L’essort du muralisme est lié à ces centres sociaux destinés aux pauvres peones (paysans) qui luttaient pour leur terre et qui la travaillaient, en parallèle des centres administratifs tels les mairies, etc. Les murales des Casas de Campesino avaient un but décoratif mais également éducatif, en direction des populations en majorité analphabète. C’est un art militant, destiné au public et réalisé par des membres du LEAR, qui s’inspire directement des fresques des églises, à l’origine destinées aux fidèles européens également analphabètes, ou ne comprenant rien au Latin de l’Église catholique.
Les Casas del Campesino (Maisons du Paysan) installées dans les capitales des États, furent un projet rural du cardenismo, du nom du Président du Mexique pendant l’entre-deux guerres Lázaro Cárdenas.
Celui-ci fut célèbre pour avoir redistribué les terres aux paysans, nationalisé les entreprises pétrolières créant ainsi Pemex (Petróleos Mexicanos) et réformé profondément le système éducatif.

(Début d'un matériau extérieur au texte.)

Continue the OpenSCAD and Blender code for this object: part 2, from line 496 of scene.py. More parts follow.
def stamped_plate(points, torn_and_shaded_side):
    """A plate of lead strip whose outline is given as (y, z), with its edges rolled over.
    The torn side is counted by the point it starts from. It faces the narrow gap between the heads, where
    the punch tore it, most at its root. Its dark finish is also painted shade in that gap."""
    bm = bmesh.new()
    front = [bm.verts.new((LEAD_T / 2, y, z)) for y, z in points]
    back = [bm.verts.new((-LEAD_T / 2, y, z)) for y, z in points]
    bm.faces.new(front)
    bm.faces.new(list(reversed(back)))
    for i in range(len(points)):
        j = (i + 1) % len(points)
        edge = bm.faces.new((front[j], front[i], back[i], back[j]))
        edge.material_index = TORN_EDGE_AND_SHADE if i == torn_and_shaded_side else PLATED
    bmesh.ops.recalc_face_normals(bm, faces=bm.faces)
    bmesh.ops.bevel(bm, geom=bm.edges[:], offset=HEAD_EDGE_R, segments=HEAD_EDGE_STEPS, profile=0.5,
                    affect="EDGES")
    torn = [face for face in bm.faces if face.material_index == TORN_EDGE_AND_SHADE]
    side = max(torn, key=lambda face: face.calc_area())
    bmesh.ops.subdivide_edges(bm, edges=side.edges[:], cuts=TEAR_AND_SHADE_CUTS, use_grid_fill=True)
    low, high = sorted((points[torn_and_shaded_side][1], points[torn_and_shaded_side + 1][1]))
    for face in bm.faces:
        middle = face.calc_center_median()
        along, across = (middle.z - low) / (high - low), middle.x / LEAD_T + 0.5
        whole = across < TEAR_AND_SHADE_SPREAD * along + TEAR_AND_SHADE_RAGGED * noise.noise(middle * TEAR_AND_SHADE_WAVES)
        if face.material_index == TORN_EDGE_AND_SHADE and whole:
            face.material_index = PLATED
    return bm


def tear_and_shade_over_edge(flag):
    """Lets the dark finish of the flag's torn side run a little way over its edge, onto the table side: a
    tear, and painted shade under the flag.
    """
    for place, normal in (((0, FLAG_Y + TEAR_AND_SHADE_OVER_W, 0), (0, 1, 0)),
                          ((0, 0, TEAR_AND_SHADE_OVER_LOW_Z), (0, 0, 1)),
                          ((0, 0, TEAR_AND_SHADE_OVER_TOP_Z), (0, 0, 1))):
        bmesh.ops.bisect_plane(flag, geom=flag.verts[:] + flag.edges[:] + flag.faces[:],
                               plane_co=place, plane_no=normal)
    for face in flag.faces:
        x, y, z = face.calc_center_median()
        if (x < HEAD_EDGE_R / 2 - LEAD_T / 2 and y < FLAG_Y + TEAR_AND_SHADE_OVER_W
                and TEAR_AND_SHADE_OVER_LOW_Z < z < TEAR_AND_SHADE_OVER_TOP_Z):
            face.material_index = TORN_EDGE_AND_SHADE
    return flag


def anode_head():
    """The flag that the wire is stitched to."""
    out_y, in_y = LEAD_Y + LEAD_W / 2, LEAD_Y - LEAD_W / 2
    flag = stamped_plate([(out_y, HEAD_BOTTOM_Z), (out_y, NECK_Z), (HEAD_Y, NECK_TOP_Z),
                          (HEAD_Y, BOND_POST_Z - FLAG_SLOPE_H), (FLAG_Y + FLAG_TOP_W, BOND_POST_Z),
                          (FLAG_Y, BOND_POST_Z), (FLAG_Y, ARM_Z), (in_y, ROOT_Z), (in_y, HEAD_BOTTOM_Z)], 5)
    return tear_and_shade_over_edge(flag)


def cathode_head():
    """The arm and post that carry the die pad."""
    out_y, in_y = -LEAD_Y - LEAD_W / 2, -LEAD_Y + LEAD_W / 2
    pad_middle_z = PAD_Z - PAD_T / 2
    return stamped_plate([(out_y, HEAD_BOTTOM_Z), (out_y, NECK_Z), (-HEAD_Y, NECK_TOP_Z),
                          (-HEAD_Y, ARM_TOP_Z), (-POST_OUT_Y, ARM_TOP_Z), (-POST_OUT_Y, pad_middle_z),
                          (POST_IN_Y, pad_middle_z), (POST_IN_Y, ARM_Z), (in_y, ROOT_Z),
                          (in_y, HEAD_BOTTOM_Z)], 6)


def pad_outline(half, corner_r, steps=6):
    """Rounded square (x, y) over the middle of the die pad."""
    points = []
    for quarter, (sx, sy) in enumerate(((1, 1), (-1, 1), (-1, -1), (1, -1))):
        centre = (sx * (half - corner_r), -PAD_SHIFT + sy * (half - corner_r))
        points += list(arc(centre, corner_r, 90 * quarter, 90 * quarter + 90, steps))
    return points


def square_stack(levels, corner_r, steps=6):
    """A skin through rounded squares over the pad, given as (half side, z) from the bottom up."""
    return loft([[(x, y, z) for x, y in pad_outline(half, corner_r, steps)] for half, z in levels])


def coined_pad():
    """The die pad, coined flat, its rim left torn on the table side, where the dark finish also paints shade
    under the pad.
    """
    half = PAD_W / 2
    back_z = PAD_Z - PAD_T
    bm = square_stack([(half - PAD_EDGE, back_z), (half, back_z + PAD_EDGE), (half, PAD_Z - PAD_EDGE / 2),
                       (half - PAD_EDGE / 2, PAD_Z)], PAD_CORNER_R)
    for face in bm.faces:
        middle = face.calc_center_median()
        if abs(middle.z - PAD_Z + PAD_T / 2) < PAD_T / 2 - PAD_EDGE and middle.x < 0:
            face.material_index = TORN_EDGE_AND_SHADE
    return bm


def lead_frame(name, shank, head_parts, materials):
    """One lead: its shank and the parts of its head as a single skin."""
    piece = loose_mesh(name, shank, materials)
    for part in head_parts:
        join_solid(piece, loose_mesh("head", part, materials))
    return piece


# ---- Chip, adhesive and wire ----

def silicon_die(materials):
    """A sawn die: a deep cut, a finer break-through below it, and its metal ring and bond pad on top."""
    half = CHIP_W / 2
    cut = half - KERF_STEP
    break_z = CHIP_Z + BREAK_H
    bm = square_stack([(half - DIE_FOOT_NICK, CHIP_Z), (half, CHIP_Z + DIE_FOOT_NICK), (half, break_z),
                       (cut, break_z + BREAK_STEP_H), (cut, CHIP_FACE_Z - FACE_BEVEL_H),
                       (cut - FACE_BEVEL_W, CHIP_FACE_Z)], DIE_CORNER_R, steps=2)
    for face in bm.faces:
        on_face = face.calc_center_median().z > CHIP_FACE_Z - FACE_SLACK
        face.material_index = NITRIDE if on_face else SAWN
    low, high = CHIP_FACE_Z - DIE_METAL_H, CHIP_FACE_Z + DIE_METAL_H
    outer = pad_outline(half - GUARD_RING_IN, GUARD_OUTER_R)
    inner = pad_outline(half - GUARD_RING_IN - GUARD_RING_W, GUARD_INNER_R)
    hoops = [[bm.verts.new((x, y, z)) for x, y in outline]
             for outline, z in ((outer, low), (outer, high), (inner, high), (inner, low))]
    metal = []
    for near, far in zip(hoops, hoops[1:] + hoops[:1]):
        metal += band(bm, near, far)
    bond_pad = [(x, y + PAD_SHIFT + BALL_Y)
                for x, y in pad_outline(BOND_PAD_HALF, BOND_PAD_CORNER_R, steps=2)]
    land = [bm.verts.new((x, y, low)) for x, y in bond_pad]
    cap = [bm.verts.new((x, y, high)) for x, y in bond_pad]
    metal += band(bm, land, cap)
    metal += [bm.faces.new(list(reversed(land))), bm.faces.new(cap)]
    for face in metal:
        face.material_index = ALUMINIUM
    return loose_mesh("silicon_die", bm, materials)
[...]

Cette politique socialiste inspirée du communisme, est actuellement remise en cause par les gouvernements mexicains qui se succédent au pouvoir depuis Vincente Fox et l’entrée officielle du Mexique dans l’ALENA (Accord de libre-échange nord-américain, Canada + USA + Mexique) le 1er janvier 1994. Dernière contre réforme néolibérale en date, pour le plus grand joie des appétits canadiens et étasuniens et autres multinationales des énergies fossiles, la privatisation de Pemex en cours.

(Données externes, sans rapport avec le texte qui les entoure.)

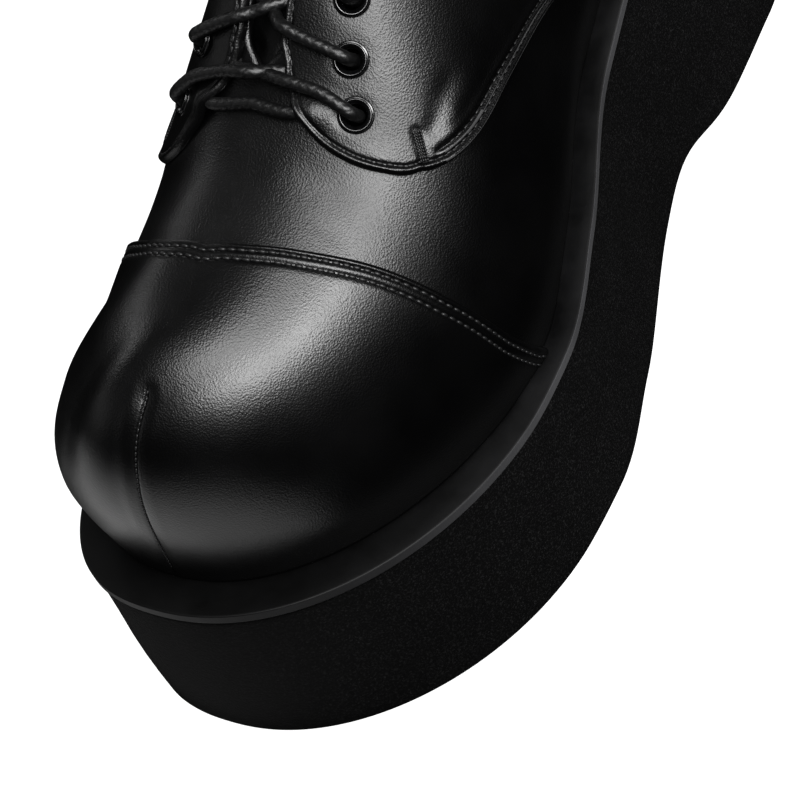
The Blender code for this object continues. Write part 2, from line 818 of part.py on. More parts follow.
def build_eyelet(name, side, row, mat):
    """Flat metal ring on the lace tab."""
    centre, normal = eyelet_place(side, row)
    a, b = cross_axes(normal)
    profile = ((EYELET_HOLE, GAP), (EYELET_OUTER, GAP), (EYELET_OUTER - 0.5, GAP + EYELET_TALL),
               (EYELET_HOLE, GAP + EYELET_TALL * 0.8))
    rings = []
    for radius, height in profile:
        ring = []
        for i in range(EYELET_SIDES):
            ang = 2 * math.pi * i / EYELET_SIDES
            ring.append(tuple(centre + normal * height + (a * math.cos(ang) + b * math.sin(ang)) * radius))
        rings.append(ring)
    points, faces = ring_band(rings)
    return solid(name, points, faces, mat)


LACE_RADIUS = 1.5
LACE_SIDES = 6
LACE_CLEAR = 0.4
BAR_ROUND = 0.6095
BAR_STEPS = ((1, 0.93), (1, 0.965), (1, 1.0), (-1, 0.95), (-1, 0.898))


def smooth_path(knots, per_span):
    """Soft curve through the knots."""
    knots = np.asarray(knots, float)
    ends = np.concatenate([[2 * knots[0] - knots[1]], knots, [2 * knots[-1] - knots[-2]]])
    out = []
    for i in range(len(knots) - 1):
        p0, p1, p2, p3 = ends[i:i + 4]
        for j in range(per_span):
            t = j / per_span
            out.append(0.5 * (2 * p1 + (p2 - p0) * t + (2 * p0 - 5 * p1 + 4 * p2 - p3) * t * t
                              + (3 * p1 - p0 - 3 * p2 + p3) * t ** 3))
    out.append(knots[-1])
    return np.array(out)


def tube(path, radius, sides):
    """Points and faces of a closed round cord along a path."""
    along = np.gradient(path, axis=0)
    along /= np.linalg.norm(along, axis=1, keepdims=True)
    frame = np.cross(along[0], (0.0, 0.0, 1.0))
    rings = []
    for p, d in zip(path, along):
        frame = frame - d * frame.dot(d)
        frame /= np.linalg.norm(frame)
        other = np.cross(d, frame)
        ring = []
        for i in range(sides):
            ang = 2 * math.pi * i / sides
            ring.append(tuple(p + (frame * math.cos(ang) + other * math.sin(ang)) * radius))
        rings.append(ring)
    points = [q for ring in rings for q in ring]
    faces = []
    for r in range(len(rings) - 1):
        for i in range(sides):
            j = (i + 1) % sides
            faces.append((r * sides + i, r * sides + j, (r + 1) * sides + j, (r + 1) * sides + i))
    faces.append(tuple(range(sides))[::-1])
    faces.append(tuple((len(rings) - 1) * sides + i for i in range(sides)))
    return points, faces


def tongue_point(k, share):
    """Point above the tongue; share runs -1 at the inner facing to 1 at the outer one."""
    outer = on_upper(1, k, 1.0, -(WALL + TONGUE_FIT))
    inner = on_upper(-1, k, 1.0, -(WALL + TONGUE_FIT))
    mid = (outer + inner) / 2
    half = (outer - inner) / 2
    normal = upper_normal(1, k, 1.0) + upper_normal(-1, k, 1.0)
    normal /= np.linalg.norm(normal)
    return mid + half * share + normal * (LACE_RADIUS + LACE_CLEAR)


def strand_path(side, row):
    """Cord from an eyelet, over its facing, across the tongue to the other facing."""
    centre, normal = eyelet_place(side, row)
    k = EYELET_ROUND[row]
    k_next = EYELET_ROUND[row + 1]
    over = OVERLAY_LIFT + OVERLAY_THICK + LACE_RADIUS + LACE_CLEAR + 0.3
    if row == 0:
        over += 1.6
    start = centre + normal * (EYELET_TALL + GAP + LACE_RADIUS + LACE_CLEAR + 0.5)
    k_a = k + (k_next - k) * 0.15
    k_b = k + (k_next - k) * 0.30
    mid_t = share_in(side, k_a, EYELET_FROM_EDGE[side][row] * 0.5)
    rise = on_upper(side, k_a, mid_t, over + 0.5)
    lip = on_upper(side, k_b, 1.0, over)
    inner_lip = tongue_point(k + (k_next - k) * 0.44, 0.72 * side)
    inner_lip = inner_lip + upper_normal(side, k_b, 1.0) * (5.4, 4.0, 3.2, 3.2)[row]
    crossing = tongue_point(k + (k_next - k) * 0.62, 0.0)
    end = tongue_point(k + (k_next - k) * 0.84, -0.55 * side)
    if row == 0:
        end = tongue_point(k + (k_next - k) * 0.90, -0.24 * side)
    return smooth_path([start, rise, lip, inner_lip, crossing, end], 2)


def join_cord(first, name, path, mat):
    """Join one more run of cord to a piece."""
    other = solid(name, *tube(path, LACE_RADIUS, LACE_SIDES), mat)
    other.hide_render = True
    other.display_type = "WIRE"
    join = first.modifiers.new(name, "BOOLEAN")
    join.operation = "UNION"
    join.solver = "EXACT"
    join.object = other


def build_crossing(row, mat):
    """Two strands crossing over the tongue, joined where they touch."""
    name = "lace_cross_%d" % (row + 1)
    first = solid(name, *tube(strand_path(1, row), LACE_RADIUS, LACE_SIDES), mat)
    join_cord(first, "lace_strand_%d" % (row + 1), strand_path(-1, row), mat)


def build_bar(mat):
    """First run of the lace, over the vamp from one facing to the other."""
    lift = LACE_RADIUS + LACE_CLEAR
    knots = [on_upper(side, BAR_ROUND, t, lift) for side, t in BAR_STEPS]
    solid("lace_bar", *tube(smooth_path(knots, 1), LACE_RADIUS, LACE_SIDES), mat)


# ------------------------------------------------------------------ all pieces
def build_all():
    leather = material("black_leather", (0.02, 0.02, 0.022), 0.35)
    lining = material("tongue_leather", (0.02, 0.02, 0.022), 0.45)
    foam = material("charcoal_foam", (0.035, 0.035, 0.037), 0.85)
    rubber = material("black_rubber", (0.045, 0.047, 0.05), 0.6)
    board = material("insole_board", (0.05, 0.048, 0.045), 0.8)
    metal = material("black_metal", (0.03, 0.03, 0.033), 0.35)
    cord = material("waxed_cord", (0.02, 0.02, 0.02), 0.5)
    build_platform(foam)
    build_welt(rubber)
    build_insole(board)
    build_upper(leather)
    build_toe_cap(leather)
    build_quarter("quarter_outer", 1, leather)
    build_quarter("quarter_inner", -1, leather)
    build_tongue(lining)
    for row in range(len(EYELET_ROUND)):
        build_eyelet("eyelet_outer_%d" % (row + 1), 1, row, metal)
        build_eyelet("eyelet_inner_%d" % (row + 1), -1, row, metal)
    for row in range(len(EYELET_ROUND) - 1):
        build_crossing(row, cord)
    build_bar(cord)


build_all()
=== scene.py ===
"""Looks of a black platform derby, the left shoe of a pair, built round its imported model.

Lengths are millimetres until a mesh is made. A point is its side (x, + is the outer side),
its distance from the heel end (u) and its height (z).
"""
import json
import math

import bmesh
import bpy
import numpy as np
from mathutils import Matrix, Vector

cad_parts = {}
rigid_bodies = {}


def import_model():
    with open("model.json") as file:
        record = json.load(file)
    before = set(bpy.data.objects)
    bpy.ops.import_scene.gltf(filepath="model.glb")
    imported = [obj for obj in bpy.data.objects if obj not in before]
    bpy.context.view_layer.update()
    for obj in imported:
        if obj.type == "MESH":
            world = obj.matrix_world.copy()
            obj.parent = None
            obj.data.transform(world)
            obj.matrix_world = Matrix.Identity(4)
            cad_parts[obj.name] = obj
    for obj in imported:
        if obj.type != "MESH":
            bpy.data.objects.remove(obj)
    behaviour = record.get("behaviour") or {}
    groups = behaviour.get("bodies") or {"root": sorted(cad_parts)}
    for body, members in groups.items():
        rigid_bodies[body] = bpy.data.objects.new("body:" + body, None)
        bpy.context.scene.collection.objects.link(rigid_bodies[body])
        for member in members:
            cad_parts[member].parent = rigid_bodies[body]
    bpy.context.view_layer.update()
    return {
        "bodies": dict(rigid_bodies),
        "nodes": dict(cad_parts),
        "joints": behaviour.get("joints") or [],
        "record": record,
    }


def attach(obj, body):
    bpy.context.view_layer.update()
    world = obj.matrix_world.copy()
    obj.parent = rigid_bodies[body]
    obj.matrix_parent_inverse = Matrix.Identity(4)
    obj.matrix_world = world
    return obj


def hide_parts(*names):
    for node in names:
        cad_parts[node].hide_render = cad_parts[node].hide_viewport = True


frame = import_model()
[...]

Les fresques que Francisco Montoya de la Cruz a peintes dans la Casa del Campesino puis au Palacio del Gobierno de Durango entre 1950 et 1952 s’inscrivent parfaitement dans les concepts que soutenait la Liga de Escritores y Artistas Revolucionarios (Ligue d’Écrivains et Artistes Révolutionnaires ou LEAR), sur le sens social de la peinture et l’implication politique de la production artistique. Un réel engagement artistique et politique.
Francisco Montoya de la Cruz était devenu en 1936 le préposé de la Section d’Arts Plastiques du LEAR à Durango, avec Alejandro Martínez Camberos, qui représentait la Section d’Écrivains. Cet organisme, lié au Parti communiste, avait cette année inclus des membres non communistes parmi sa structure.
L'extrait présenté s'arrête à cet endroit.